The move to open-book management came about as part of a "philosophical wholeness" the Budingers hoped to bring to Rodel's reincarnation. They saw everyone as a stakeholder in the enterprise, attuned to its fortunes. "We were not at all sure how folks would react to it," Bill says. "We were concerned at first that if people saw a profit, they'd want a wage increase. Or that the information would seep out. But we'd discuss in the company meetings the importance of keeping it confidential. Even at that, you're telling people they have something of value they could go out and sell. So open-book management was one way to be straight with everyone and provide a feeling of ownership."

The monthly meetings were Don's idea. He still flies in from Scottsdale to run them, typically drawing some 400 employees during the day and hundreds more at night in a session for the late shifts. At both, he lays bare even Rodel's most sensitive financial data. "We were clear when we started these," Don says. "We explained that anything the company did would be discussed with them, except a colleague's salary."

Besides furnishing a forum for an open-book dialogue, the meetings served as a clearinghouse for anything employees wished to discuss--competition, benefits issues, pay scales. Moreover, they intrinsically made the Budingers more visible and accessible to the employees, who were invited to challenge and even criticize the top management. "We required people to speak their minds," Don says. "We wanted that sense of authenticity and realness. But at first, no one said much."

There was nothing magical about those early moves. The Budingers expected Rodel's transformation to gain traction slowly, and it did--too slowly, in fact, to suit Wayne Wilson and Lloyd Fickett, the change agents. By the end of 1992 they had spent two years working closely with employee groups--19 production supervisors to start with, and then a crew from engineering, manufacturing, and research and development--only to see little progress.

The supervisors had seemed perfect as initial targets. For most employees, the supervisors are Rodel. "We thought that if we could engage them, we could leverage their exposure to get the biggest impact on the largest number of people," Wilson says. "We were trying to change their attitudes, their supervisory styles. But old habits die hard." The supervisors, he says, had difficulty opening up. "Many of them just didn't want to be there."
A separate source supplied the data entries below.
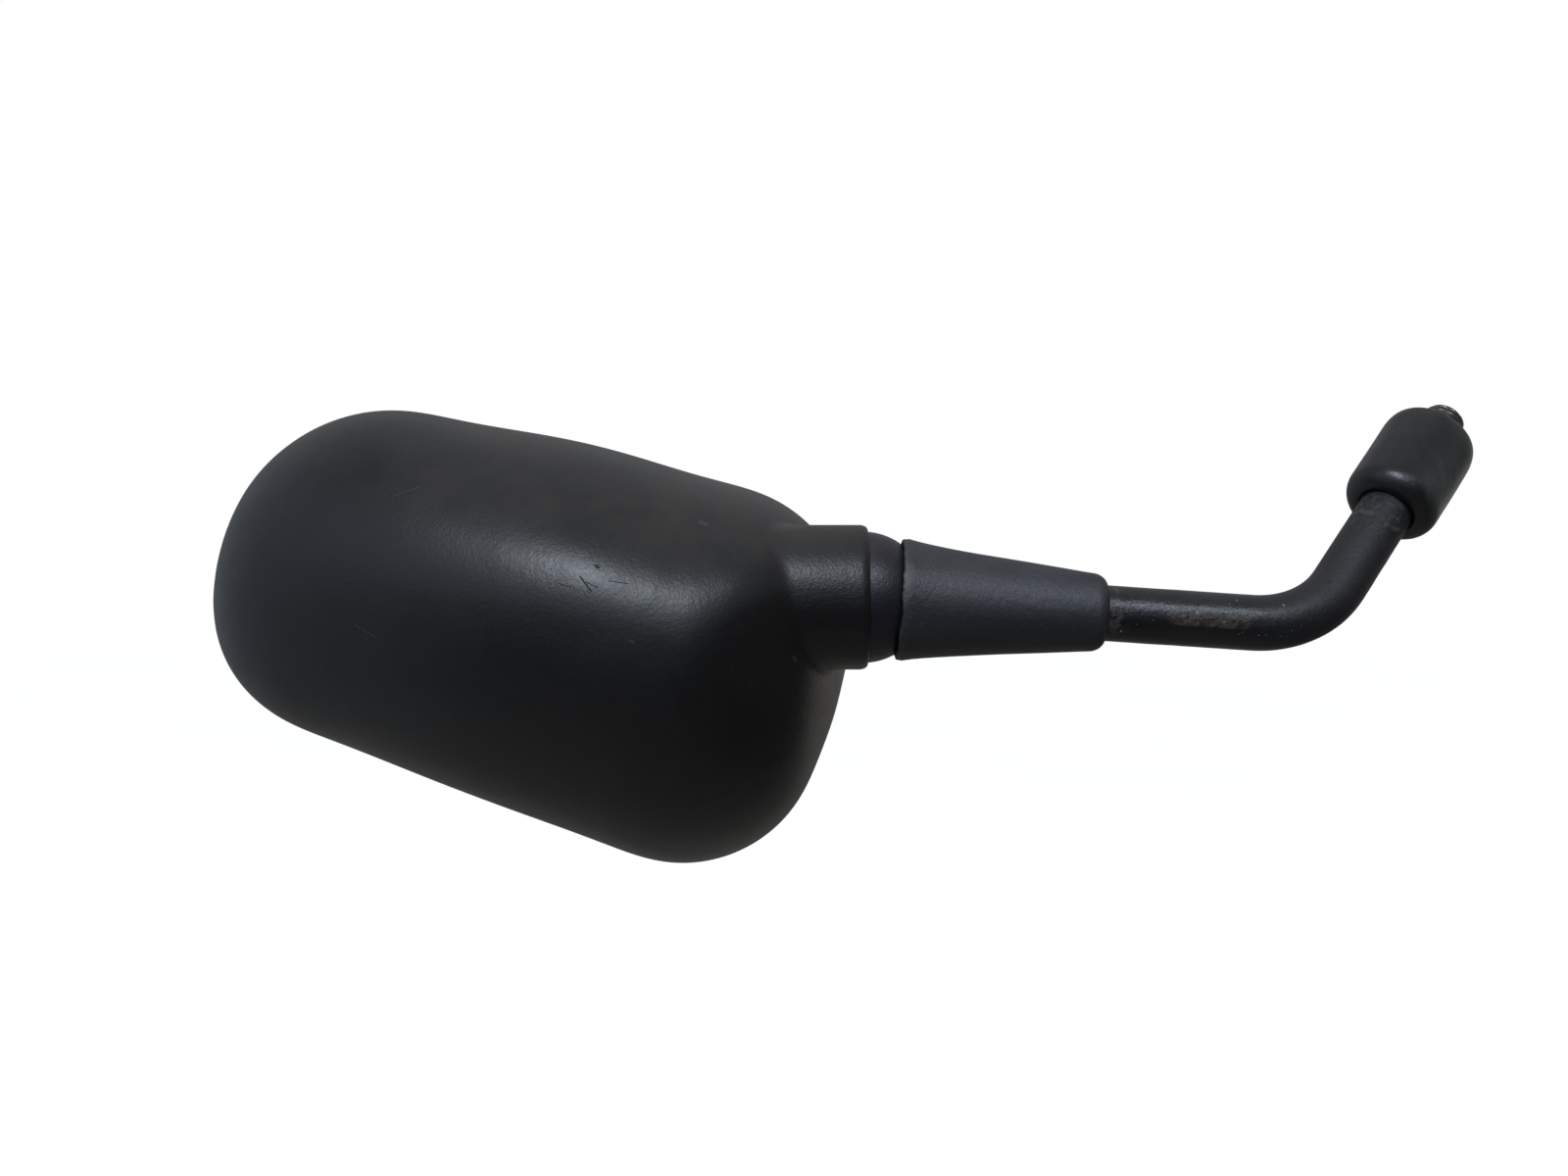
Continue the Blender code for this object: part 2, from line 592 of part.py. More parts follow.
# ---- holder plate with counterbored screw holes, and its screws
bm = curved_sheet(OUTLINE_N, 6.3, 21.6, 24.6, 2)
holder = finish("glass_holder", bm, holder_grey, head_pivot)
for k, (bx, bz) in enumerate(BOSSES):
    down = Matrix.Rotation(math.radians(-90), 4, 'X')
    at = Matrix.Translation((BALL + Vector((bx, 0, bz))) * MM) @ down
    face = 24.6 - sag(bx, bz)
    seat = face - 1.9
    bm = turned([(seat - 3, 0), (seat - 3, 1.7), (seat, 1.7), (seat, 3.2), (face + 1, 3.2), (face + 1, 0)], 14)
    hole = finish("hole", bm, holder_grey, None)
    hole.matrix_world = at
    boolean(holder, hole, 'DIFFERENCE')
    bm = turned([(seat - 8.6, 0), (seat - 8.6, 0.6), (seat - 7.6, 1.25), (seat + 0.3, 1.25), (seat + 0.3, 2.8),
                 (seat + 1.1, 2.7), (seat + 1.5, 2.0), (seat + 1.5, 0)], 14)
    screw = finish("holder_screw_%d" % (k + 1), bm, zinc, None)
    screw.matrix_world = at
    # cross recess: one plus-shaped prism
    w, v = 0.3, 1.6
    plus = [(v, -w), (v, w), (w, w), (w, v), (-w, v), (-w, w),
            (-v, w), (-v, -w), (-w, -w), (-w, -v), (w, -v), (w, -w)]
    bm = bmesh.new()
    loft(bm, [[Vector((px, py, pz)) for px, py in plus] for pz in (seat + 0.8, seat + 2.2)])
    slot = finish("slot", bm, zinc, None)
    slot.matrix_world = at
    boolean(screw, slot, 'DIFFERENCE')
    tidy(screw, 25)
    bpy.context.view_layer.update()
    keep = screw.matrix_world.copy()
    screw.parent = head_pivot
    screw.matrix_world = keep
tidy(holder)

# ---- foam pad, convex mirror glass, bezel
finish("glass_pad", curved_sheet(OUTLINE_N, 7.5, 24.9, 25.9, 2), foam, head_pivot)
finish("mirror_glass", curved_sheet(OUTLINE_N, 5.0, 26.2, 28.6, 3), mirror, head_pivot)

bm = bmesh.new()
rings = []
for inset, y in ((0.1, 28.9), (0.0, 29.3), (0.5, 30.0), (6.4, 30.1), (7.0, 29.7), (7.0, 28.9),
                 (4.6, 28.9), (4.6, 26.6), (3.6, 26.6), (3.6, 28.9)):
    rings.append([Vector((p.x, y - sag(p.x, p.y), p.y)) for p in outline(OUTLINE_N, inset)])
made = loft(bm, rings, False, False)
a, b = made[-1], made[0]
for i in range(OUTLINE_N):
    j = (i + 1) % OUTLINE_N
    bm.faces.new((a[i], a[j], b[j], b[i]))
finish("glass_bezel", bm, bezel_black, head_pivot)

bpy.context.view_layer.update()
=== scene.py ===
import math

import bmesh
import bpy
import numpy as np
from mathutils import Matrix, Vector, noise


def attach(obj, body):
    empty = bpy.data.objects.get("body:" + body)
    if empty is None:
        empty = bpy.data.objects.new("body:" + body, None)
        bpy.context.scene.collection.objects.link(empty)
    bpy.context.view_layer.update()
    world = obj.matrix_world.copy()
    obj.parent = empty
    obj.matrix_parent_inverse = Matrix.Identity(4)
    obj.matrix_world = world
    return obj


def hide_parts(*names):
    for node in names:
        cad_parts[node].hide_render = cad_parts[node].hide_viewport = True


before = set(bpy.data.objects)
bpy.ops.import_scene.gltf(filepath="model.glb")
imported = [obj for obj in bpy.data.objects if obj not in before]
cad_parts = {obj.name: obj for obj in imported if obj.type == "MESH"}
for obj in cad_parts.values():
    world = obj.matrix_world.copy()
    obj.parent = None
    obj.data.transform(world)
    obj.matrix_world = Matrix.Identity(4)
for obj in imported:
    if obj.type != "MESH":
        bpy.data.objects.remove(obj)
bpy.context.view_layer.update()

# Looks of the motorcycle mirror.  Lengths here are millimetres unless a name
# says otherwise; the head is laid out about BALL, the ball joint's centre.
MM = 0.001
TAU = 2 * math.pi

# ------------------------------------------------------------ shared layout
STEM_DROP_DEG = 3.75
LEG1, LEG2, BEND_R = 102.15, 73.9, 25.0
STUD_DIR = Vector((0.577, 0.444, 0.686)).normalized()
ROD_R, STUD_R, STUD_LEN = 6.35, 4.9, 21.5
ROD_START, SHANK_R, SHANK_END, BORE_R = 14.6, 4.0, 27.0, 4.3
PITCH = 1.25

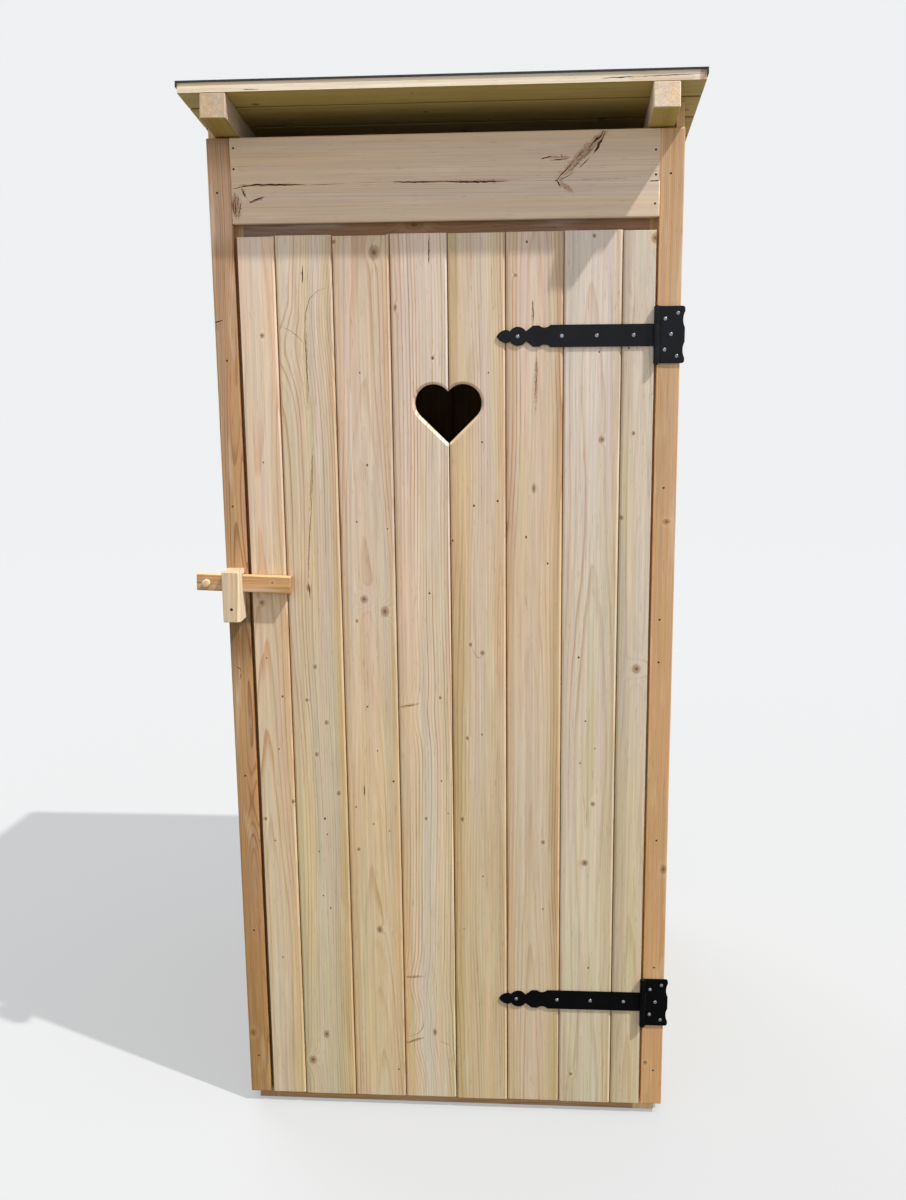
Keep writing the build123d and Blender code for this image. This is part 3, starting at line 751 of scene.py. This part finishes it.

With the second group, the challenge involved breaking up Rodel's top-down structure and engendering innovation and smart operational decision making from the bottom up. "We had good people, but we needed to fully involve them in building quality products," Wilson says, "to keep pace with a fast-moving industry." The technical types, he thought, relied too heavily on "the company" instead of themselves to solve problems. "There is no the company," Wilson says. "It's them. But we couldn't get across what we wanted, which is that everybody owns quality. They kept making excuses why something couldn't be done. I wanted an attitude that said, 'I can't get that done, and here's what I'm going to do about it.' They needed to learn how to communicate and marshal resources to make something happen. That meant they had to learn how to be leaders."

By the fall of 1992 open-book management and the Rodel Way were slowly gaining currency throughout the company, but Fickett and Wilson knew they needed something dramatic to speed up the transformation. From that realization, Leadership Intensive Training--or LIT, in Rodel's shorthand--evolved.

Fickett had never run a leadership program, but he was well-read on the subject and had a knack for bringing it alive in ways that made sense for Rodel. He defined leadership as "stepping forward, seeing what is missing and calling attention to it, then enrolling others in the task and guiding the path of engagement." And to him, it was a fluid thing. "One person might provide leadership at one moment, and someone else might provide it at another," he says. That definition argued against creating a program strictly for the company's brass. Why couldn't lower-level folks learn to supply that sort of leadership in their own spheres?